From: Stefano Lattarini
Subject: Re: [Automake-NG] [PATCH] [ng] maintainer-mode: remove it altogether
Date: Thu, 09 Aug 2012 22:45:53 +0200

On 08/09/2012 08:12 PM, Bob Friesenhahn wrote:
> On Thu, 9 Aug 2012, Stefano Lattarini wrote:
>>>
>> That's why the files generated by maintainer tools should be distributed.
>> Once they are, and the distribution tarball gets not botched somehow, the
>> rules requiring such maintainer tools should not be executed on the use
>> machine anyway, independently from the presence or absence of maintainer
>> mode.
> 
> There are some broken (but popular) filesystems
>
Just out of curiosity: which ones?

> where make may want to re-build some files after extracting a distribution
> tarball.
>
But then again, all the GNU projects not using AM_MAINTAINER_MODE (coreutils,
m4, grep, bison, among the others) never get bug reports about this.  So I
don't think this situation is actually relevant, sorry.

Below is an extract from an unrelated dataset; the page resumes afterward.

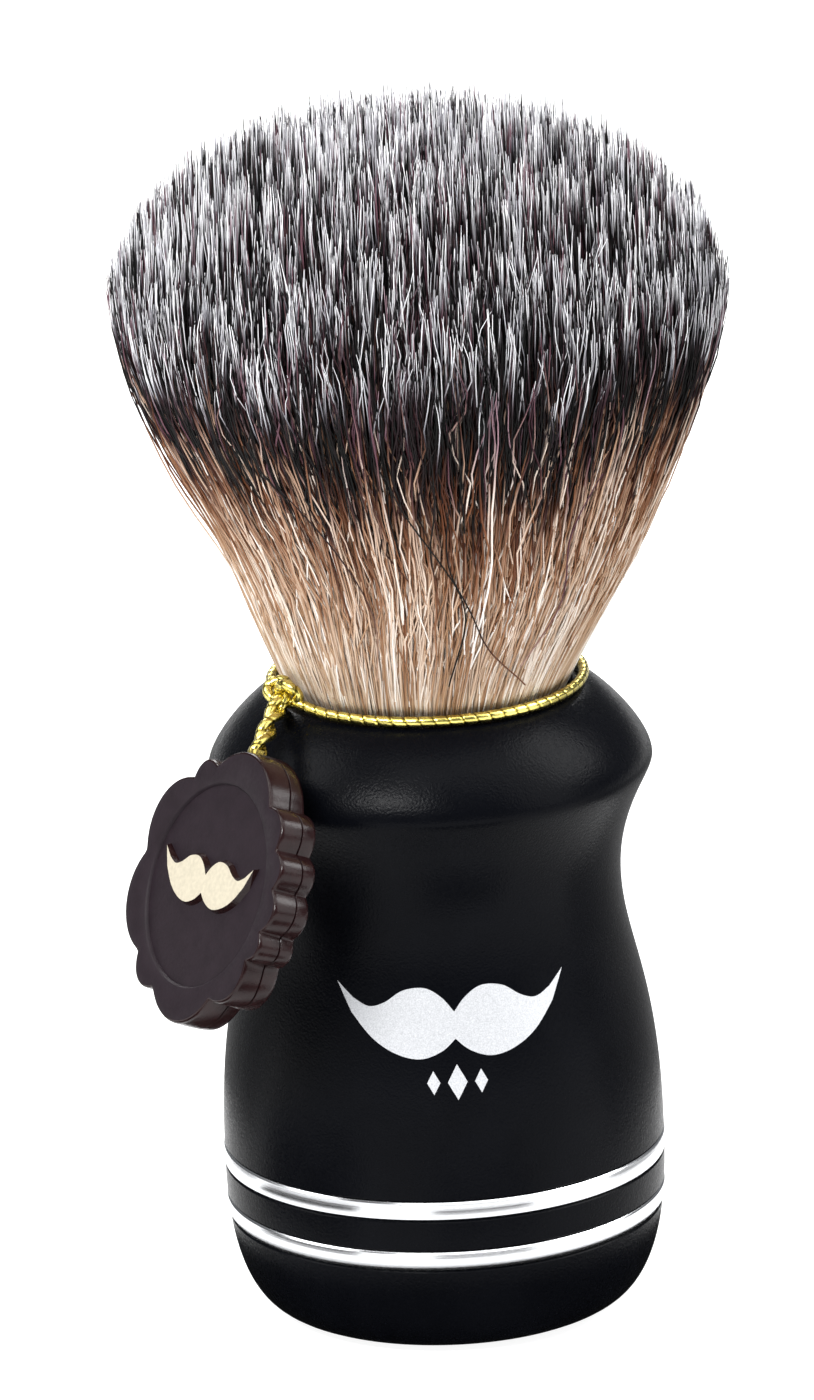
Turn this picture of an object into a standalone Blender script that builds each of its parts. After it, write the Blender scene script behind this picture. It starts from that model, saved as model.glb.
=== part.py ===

> This can also happen if a network is involved and the client and server
> times are not precisely identical. Some versions of GNU make may decide
> to rebuild some files.
>
This is a configuration problem of the client/server/network; it's something
that should be fixed by the affected developers/users, not something we
should try to work around.  But maybe it's something we could detect and
warn about though, so that the user will be informed about the root cause
of the problem, instead of seeing random errors due to spurious rebuilds.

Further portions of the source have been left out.